Written request: Within the material below, transcribe exactly the lines from the one holding "color(paper) on_lid() dust_flap(right_dust_fold);" through the one holding "if empty is", keeping both ends and skipping the rest.
--- START ---
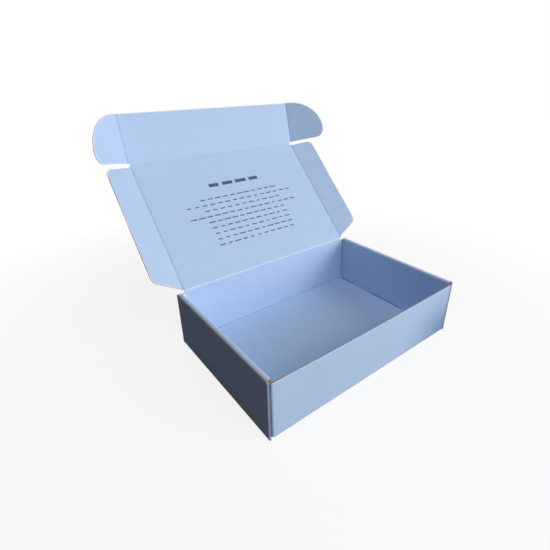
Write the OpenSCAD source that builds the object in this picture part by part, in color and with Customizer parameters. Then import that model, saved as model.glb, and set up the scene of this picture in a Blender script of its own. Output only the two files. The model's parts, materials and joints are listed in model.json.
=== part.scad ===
// Mailer box folded from one die-cut sheet of corrugated board, standing with its lid open.
// Frame: the origin is on the underside of the floor, in the middle of the tray. X runs along
// the hinge, the front wall is towards -Y, the back wall with the lid towards +Y, and Z is up.

/* [Box] */
// Width over the two rolled side walls
box_w = 270; // [200:1:360]
// Depth over the front and back walls
box_d = 178; // [140:1:240]
// Height of the rolled side walls
box_h = 68; // [55:1:90]
// How far the front wall stops below the rolled walls
front_drop = 3.5; // [2.5:0.1:8]

/* [Board] */
// Thickness of the board
board = 1.5; // [1:0.05:1.8]
// Inside radius of a square fold
fold_r = 0.4; // [0.2:0.05:0.6]
// Inside radius of the four upright corner folds
corner_r = 1; // [0.6:0.1:1.5]
// Air between two layers of a rolled wall
layer_gap = 0.7; // [0.25:0.05:1]
// Air round the rounded edge of a hinged panel
crease_gap = 0.25; // [0.2:0.05:0.4]

/* [Rolled side walls] */
// Gap between the floor and the foot of each panel that stands over it
foot_gap = 0.8; // [0.5:0.1:1.2]
// Gap between the ends of an inner panel and the front and back walls
end_gap = 0.8; // [0.5:0.1:1.2]
// How far the roll's flat top stops short of the front and back faces
web_short = 2.4; // [1.8:0.1:4]
// Length of a locking tab
tab_l = 31.5; // [20:0.5:40]
// Distance between the centres of the two tabs of a wall
tab_pitch = 86; // [60:1:95]
// Lead-in at the corners of a tab
tab_lead = 1.2; // [0.5:0.1:1.8]
// Air round a tab in its floor slot
slot_gap = 0.3; // [0.25:0.05:0.6]
// Height of a tab's tip over the surface that the box stands on
tab_rise = 0.2; // [0.1:0.05:0.5]
// Length of the corner flaps that the rolls trap
trap_l = 56; // [40:1:62]
// Taper at the free end of a trapped flap
trap_taper = 9; // [4:1:14]

/* [Lid] */
// Angle of the lid from shut
lid_open = 135; // [100:1:180]
// Gap between the front wall and the tuck flap of a shut box
tuck_gap = 1.5; // [0.5:0.1:3]

/* [Dust flaps] */
// Width of a dust flap
dust_w = 34; // [24:1:48]
// Fold of the left dust flap from the lid's plane
left_dust_fold = 18; // [0:1:40]
// Fold of the right dust flap from the lid's plane
right_dust_fold = 21; // [0:1:40]
// Gap between a dust flap and an ear in a shut box
dust_gap = 0.3; // [0.3:0.05:0.8]
// Start of a dust flap, from the hinge
dust_start = 2; // [1.2:0.1:4]
// End of a dust flap, from the tuck flap's crease
dust_end = 2.8; // [1.5:0.1:5]
// Slant of the edge near the hinge
dust_slant = 15; // [4:1:18]
// Slant of the edge near the tuck flap
dust_end_slant = 5; // [2:1:12]
// Corner radius near the hinge
dust_r = 10; // [4:1:14]
// Corner radius near the tuck flap
dust_end_r = 9; // [4:1:14]

/* [Tuck flap and ears] */
// Length of the tuck flap
tuck_l = 61; // [45:1:63]
// Fold of the tuck flap from the lid's plane
tuck_fold = 32; // [0:1:50]
// Width of an ear
ear_w = 54; // [40:1:60]
// Fold of the ears from the tuck flap's plane
ear_fold = 40; // [0:1:60]
// Gap between a rolled wall and an ear in a shut box
ear_gap = 0.25; // [0.2:0.05:0.6]
// Start of an ear at its crease, from the tuck flap's crease
ear_start = 2.5; // [2:0.1:4]
// Start of an ear at its outer side, from the tuck flap's crease
ear_start_out = 4; // [3:0.1:8]
// Radius of an ear's outer corner next to the lid
ear_r = 12; // [6:1:18]

/* [Hidden] */
$fn = 48;
paper = [0.62, 0.73, 0.90];
// Outside radius of a square fold and of an upright corner fold
fold_out = fold_r + board;
corner_out = corner_r + board;
// A rolled wall is three layers thick: outer panel, trapped corner flap and inner panel
roll_w = 3 * board + 2 * layer_gap;
inner_half = box_w / 2 - roll_w;
trap_x = box_w / 2 - board - layer_gap;
wall_half = trap_x - corner_out;
front_h = box_h - front_drop;
// The back corner flaps pass under the roll's flat top
shoulder_h = box_h - board - layer_gap;
foot_z = board + foot_gap;
// The lid's crease stands over the back wall, and its length shuts the tuck flap inside the front
hinge_y = box_d / 2 - board / 2;
hinge_z = box_h + board / 2 + crease_gap;
lid_l = box_d - 2 * board - tuck_gap;
// In a shut box each rolled wall is followed inwards by an ear and then by a dust flap
ear_x = inner_half - ear_gap - board / 2;
dust_x = ear_x - board - dust_gap;
// A panel stops this far from the crease of the flap that it carries
crease_back = board / 2 + crease_gap;
lid_half = dust_x - crease_back;
tuck_half = ear_x - crease_back;
// Points on an arc of an outline
arc_steps = 12;

function unit(v) = v / norm(v);

// The arc of radius r that rounds corner b between its neighbours a and c
function round_corner(a, b, c, r) =
    let (
        u = unit(a - b),
        v = unit(c - b),
        half = acos(u * v) / 2,
        centre = b + unit(u + v) * r / sin(half),
        from = b + u * r / tan(half) - centre,
        to = b + v * r / tan(half) - centre,
        start = atan2(from.y, from.x),
        turn = (atan2(to.y, to.x) - start + 540) % 360 - 180
    )
    [for (i = [0:arc_steps]) let (t = start + turn * i / arc_steps) centre + r * [cos(t), sin(t)]];

// Outline of a dust flap: along the crease, then away from it
function dust_outline() =
    let (
        near = dust_start,
        far = lid_l - dust_end,
        points = [[near, 0], [near + dust_slant, dust_w], [far - dust_end_slant, dust_w], [far, 0]]
    )
    concat(
        [points[0]],
        round_corner(points[0], points[1], points[2], dust_r),
        round_corner(points[1], points[2], points[3], dust_end_r),
        [points[3]]
    );

// Outline of an ear: a straight edge next to the lid, a round corner and a quarter ellipse
function ear_outline() =
    let (
        round_s = ear_start_out + ear_r,
        corner = [ear_start_out, ear_w],
        arc = round_corner([ear_start_out, 0], corner, [tuck_l, ear_w], ear_r)
    )
    concat(
        [[ear_start, 0]],
        arc,
        [for (t = [75:-7.5:0]) [round_s + (tuck_l - round_s) * cos(t), ear_w * sin(t)]]
    );

// Section of the board round a square fold with its two sides along X and Y
module fold_section(inside) {
    intersection() {
        difference() {
            circle(r = inside + board);
            circle(r = inside);
        }
        square(inside + board);
    }
}

// Hinged panel: the outline lies in the XY plane, and the crease is the X axis,
// where the edge is rounded so that it can turn
module leaf(outline, from, to) {
    translate([0, 0, -board / 2])
        linear_extrude(board) polygon(outline);
    translate([from, 0, 0])
        rotate([90, 0, 90])
            linear_extrude(to - from)
                intersection() {
                    circle(r = board / 2);
                    translate([-board, -board / 2]) square([board, board]);
                }
}

// Rectangle from the crease, as wide as twice its half
function panel_outline(half, length) = [[-half, 0], [half, 0], [half, length], [-half, length]];

// Frame of the lid: X across, Y away from the hinge, Z on the lid's inner side
module on_lid() {
    translate([0, hinge_y, hinge_z])
        rotate([180 - lid_open, 0, 0])
            children();
}

// Frame of the tuck flap, in the same order
module on_tuck() {
    on_lid()
        translate([0, lid_l, 0])
            rotate([tuck_fold, 0, 0])
                children();
}

// Turns a panel so that its crease runs along Y at +x and it folds inwards by the angle
module on_side(x, angle) {
    translate([x, 0, 0])
        rotate([0, -angle, 0])
            mirror([1, -1, 0])
                children();
}

// Floor with the slots that take the locking tabs
module floor_panel() {
    slot_l = tab_l + 2 * slot_gap;
    difference() {
        translate([fold_out - box_w / 2, fold_out - box_d / 2, 0])
            cube([box_w - 2 * fold_out, box_d - 2 * fold_out, board]);
        for (side = [-1, 1], along = [-1, 1])
            translate([side * (inner_half + board / 2), along * tab_pitch / 2, board / 2])
                cube([board + 2 * slot_gap, slot_l, 2 * board], center = true);
    }
}

// Upright wall along X with the fold that joins it to the floor, outer face at Y = 0
module wall_with_fold(half, height) {
    translate([-half, 0, 0])
        rotate([90, 0, 90])
            linear_extrude(2 * half) {
                translate([fold_out, fold_out]) rotate(180) fold_section(fold_r);
                translate([0, fold_out]) square([board, height - fold_out]);
            }
}

// Corner fold and the flap that turns in behind the side panel, on the +X side
module trapped_flap(top) {
    translate([wall_half, corner_out, foot_z])
        rotate(-90)
            linear_extrude(top - foot_z) fold_section(corner_r);
    translate([trap_x, corner_out, 0])
        rotate([90, 0, 90])
            translate([0, 0, -board])
                linear_extrude(board)
                    polygon([
                        [0, foot_z], [trap_l - trap_taper, foot_z], [trap_l, foot_z + trap_taper],
                        [trap_l, top - trap_taper], [trap_l - trap_taper, top], [0, top]
                    ]);
}

// Front or back wall with its two trapped flaps, outer face at Y = 0 and the inside at +Y
module cross_wall(height, flap_top) {
    wall_with_fold(wall_half, height);
    trapped_flap(flap_top);
    mirror([1, 0, 0]) trapped_flap(flap_top);
}

// Section of a rolled side wall, X from its outer face inwards and Y up
module outer_section() {
    translate([fold_out, fold_out]) rotate(180) fold_section(fold_r);
    translate([0, fold_out]) square([board, box_h - 2 * fold_out]);
}
module top_section() {
    translate([fold_out, box_h - fold_out]) rotate(90) fold_section(fold_r);
    translate([fold_out, box_h - board]) square([roll_w - 2 * fold_out, board]);
    translate([roll_w - fold_out, box_h - fold_out]) fold_section(fold_r);
}

// Extrudes a section along the depth, centred
module along_depth(length) {
    translate([0, length / 2, 0])
        rotate([90, 0, 0])
            linear_extrude(length) children();
}

// Inner panel of a roll as seen from the side, with its two tabs pointing down
module inner_outline() {
    half = box_d / 2 - board - end_gap;
    translate([-half, foot_z]) square([2 * half, box_h - fold_out - foot_z]);
    for (along = [-1, 1])
        translate([along * tab_pitch / 2, 0])
            polygon([
                [-tab_l / 2, foot_z], [-tab_l / 2, tab_rise + tab_lead],
                [tab_lead - tab_l / 2, tab_rise], [tab_l / 2 - tab_lead, tab_rise],
                [tab_l / 2, tab_rise + tab_lead], [tab_l / 2, foot_z]
            ]);
}

// Rolled side wall: up from the floor, over the flat top and down inside to the floor slots.
// Its outer face is at X = 0 and the inside at +X
module rolled_wall() {
    along_depth(box_d) outer_section();
    along_depth(box_d - 2 * web_short) top_section();
    translate([roll_w, 0, 0])
        rotate([90, 0, 90])
            translate([0, 0, -board])
                linear_extrude(board) inner_outline();
    // The outer panel's ends rise beside the flat top, with their corners cut off
    for (end = [-1, 1])
        scale([1, end, 1])
            translate([0, box_d / 2 - web_short, box_h - fold_out])
                rotate([90, 0, 90])
                    linear_extrude(board)
                        polygon([
                            [0, 0], [web_short, 0], [web_short / 2, fold_out - fold_r],
                            [0, fold_out - fold_r]
                        ]);
}

// Floor, front and back walls and rolled side walls, all one folded sheet
module tray() {
    color(paper) {
        floor_panel();
        translate([0, -box_d / 2, 0]) cross_wall(front_h, front_h);
        translate([0, box_d / 2, 0])
            mirror([0, 1, 0]) {
                cross_wall(shoulder_h, shoulder_h);
                // Edge that carries the lid
                translate([-lid_half, 0, shoulder_h])
                    cube([2 * lid_half, board, box_h - shoulder_h]);
            }
        translate([-box_w / 2, 0, 0]) rolled_wall();
        translate([box_w / 2, 0, 0]) mirror([1, 0, 0]) rolled_wall();
    }
}

module lid() {
    color(paper)
        on_lid()
            leaf(panel_outline(lid_half, lid_l - crease_back), -lid_half, lid_half);
}

module tuck_flap() {
    color(paper)
        on_tuck()
            leaf(panel_outline(tuck_half, tuck_l), -lid_half, lid_half);
}

module ear() {
    on_side(ear_x, ear_fold)
        leaf(ear_outline(), ear_start, tuck_l - crease_back);
}

module right_ear() {
    color(paper) on_tuck() ear();
}

module left_ear() {
    color(paper) on_tuck() mirror([1, 0, 0]) ear();
}

module dust_flap(angle) {
    on_side(dust_x, angle)
        leaf(dust_outline(), dust_start, lid_l - dust_end);
}

module right_dust_flap() {
    color(paper) on_lid() dust_flap(right_dust_fold);
}

module left_dust_flap() {
    color(paper) on_lid() mirror([1, 0, 0]) dust_flap(left_dust_fold);
}

tray();
lid();
tuck_flap();
left_ear();
right_ear();
left_dust_flap();
right_dust_flap();
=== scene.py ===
import json
import math

import bmesh
import bpy
import numpy as np
from mathutils import Matrix, Quaternion, Vector


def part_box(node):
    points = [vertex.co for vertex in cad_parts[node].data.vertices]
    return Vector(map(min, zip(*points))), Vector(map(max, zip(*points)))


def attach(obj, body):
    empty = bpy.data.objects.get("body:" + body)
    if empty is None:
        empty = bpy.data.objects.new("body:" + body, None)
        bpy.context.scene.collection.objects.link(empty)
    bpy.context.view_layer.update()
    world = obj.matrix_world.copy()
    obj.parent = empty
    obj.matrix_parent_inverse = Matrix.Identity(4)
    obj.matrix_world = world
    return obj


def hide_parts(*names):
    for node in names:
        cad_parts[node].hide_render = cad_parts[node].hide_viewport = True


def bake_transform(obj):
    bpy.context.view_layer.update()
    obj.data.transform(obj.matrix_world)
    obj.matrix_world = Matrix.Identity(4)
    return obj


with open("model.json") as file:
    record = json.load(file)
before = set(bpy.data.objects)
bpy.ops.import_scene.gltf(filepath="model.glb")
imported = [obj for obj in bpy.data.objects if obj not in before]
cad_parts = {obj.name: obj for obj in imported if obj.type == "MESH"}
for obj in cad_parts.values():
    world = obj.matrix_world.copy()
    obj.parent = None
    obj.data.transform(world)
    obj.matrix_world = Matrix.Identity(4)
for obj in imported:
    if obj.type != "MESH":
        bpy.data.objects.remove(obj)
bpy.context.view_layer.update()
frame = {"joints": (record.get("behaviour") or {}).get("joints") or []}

# Floor
# The middle panel of one die-cut sheet of E-flute board: two printed liners glued to a fluted
# medium, with the flutes from front to back. Its four slots hold the tabs of the rolled walls.
MM = 0.001
board = 1.5
liner = 0.2
layer_gap = 0.7
fold_reach = 1.95
past_fold = board / 2 + fold_reach
slot_w = 1.8
slot_l = 31.8
slot_pitch = 86
tray_low, tray_high = (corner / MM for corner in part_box("tray"))
box_w = tray_high.x - tray_low.x
box_d = tray_high.y - tray_low.y
box_h = tray_high.z
roll_w = 3 * board + 2 * layer_gap
inner_panel_x = box_w / 2 - roll_w + board / 2


def add_node(tree, kind, inputs, **settings):
    """Adds a node, sets it up, and fills its inputs with values or links."""
    node = tree.nodes.new(kind)
    for name, value in settings.items():
        setattr(node, name, value)
    for key, value in inputs.items():
        if isinstance(value, bpy.types.NodeSocket):
            tree.links.new(value, node.inputs[key])
        else:
            node.inputs[key].default_value = value
    return node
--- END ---
Task result:
    color(paper) on_lid() dust_flap(right_dust_fold);
}

module left_dust_flap() {
    color(paper) on_lid() mirror([1, 0, 0]) dust_flap(left_dust_fold);
}

tray();
lid();
tuck_flap();
left_ear();
right_ear();
left_dust_flap();
right_dust_flap();
=== scene.py ===
import json
import math

import bmesh
import bpy
import numpy as np
from mathutils import Matrix, Quaternion, Vector


def part_box(node):
    points = [vertex.co for vertex in cad_parts[node].data.vertices]
    return Vector(map(min, zip(*points))), Vector(map(max, zip(*points)))


def attach(obj, body):
    empty = bpy.data.objects.get("body:" + body)
    if empty is None:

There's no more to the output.